For this reason, and with apologies to the wonderful Sheryl Sandberg, f*** Lean In. I’ve got another strategy: it’s called F*** This (copyright Good With Money).

There are several reasons that adopting a F*** This approach will be more effective. For one thing, it is straight forward, no stealth psychological trickery to get what you want out of life, men and work here.

But also, there are over 2.4 million women who are not in work but want to work, and over 1.3 million women who want to increase the number of hours they work, according to the Women’s Business Council. They are clearly not able to Lean In. They are clearly Falling Over. They are ready and waiting to say F*** This. In fact, I’ve a feeling all I need to do is make some placards and set a date.

Saying F*** This and legislating right now also makes economic as well as social sense. By equalising the “labour force participation rates” of men and women – sharing the workload, the UK could further increase GDP per capita growth by 0.5 percentage points per year, with potential gains of 10% of GDP by 2030.

There are some hairline scratches of progress in recent years, mostly thanks to Nick Clegg.

There’s also the recently published Women in Finance charter  – a genuinely great initiative headed by Jayne Anne Gadhia, chief exec of Virgin Money. You can read the report and its recommendations here.

But there are more clear policy wins this Government could make straight away.

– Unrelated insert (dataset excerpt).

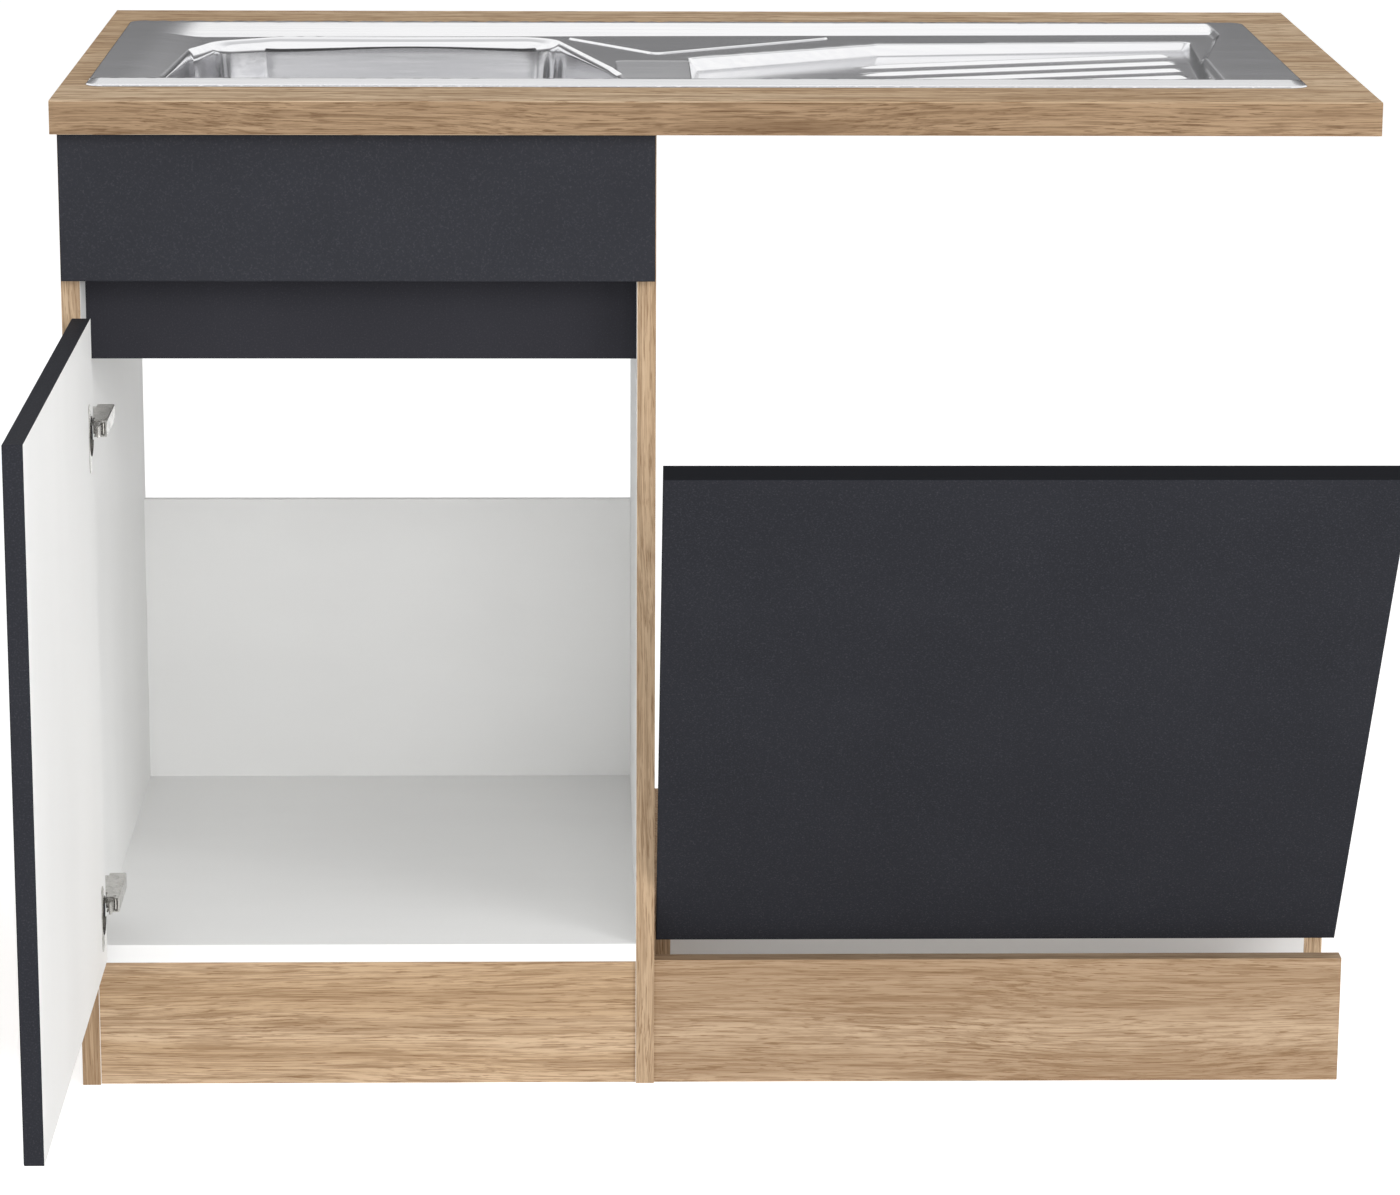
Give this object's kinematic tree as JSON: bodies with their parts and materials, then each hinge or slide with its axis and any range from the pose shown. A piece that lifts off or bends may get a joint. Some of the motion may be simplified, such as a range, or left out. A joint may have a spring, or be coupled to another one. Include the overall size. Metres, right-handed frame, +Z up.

With all the extra women in work these policies would lead to, we must surely be able to afford them:

  1. Offer 15 hours a week free childcare to children from the age of 1, not 3, as it currently stands. If women are expected to go back to work when maternity leave finishes after a maximum of one year, then support from childcare should start at that point, not 2 years later.
  2. Legislate so that all employers must offer male workers the same parental leave pay as women.
  3. Free, subsidised after school clubs that finish at 6pm.
  4. A minimum number of hours a week that can be worked from home for ALL employees.
  5. Gender committees on boards of large companies that monitor and publish data on average salaries for male and female staff and set targets to address imbalances over time.

There’s plenty more where that came from. But for now, it’s a good start for the F*** This movement.

The best way to say F*** This yourself, of course, is to save as much as you can into your OWN savings. Stocks and Shares ISAs and pensions, ideally.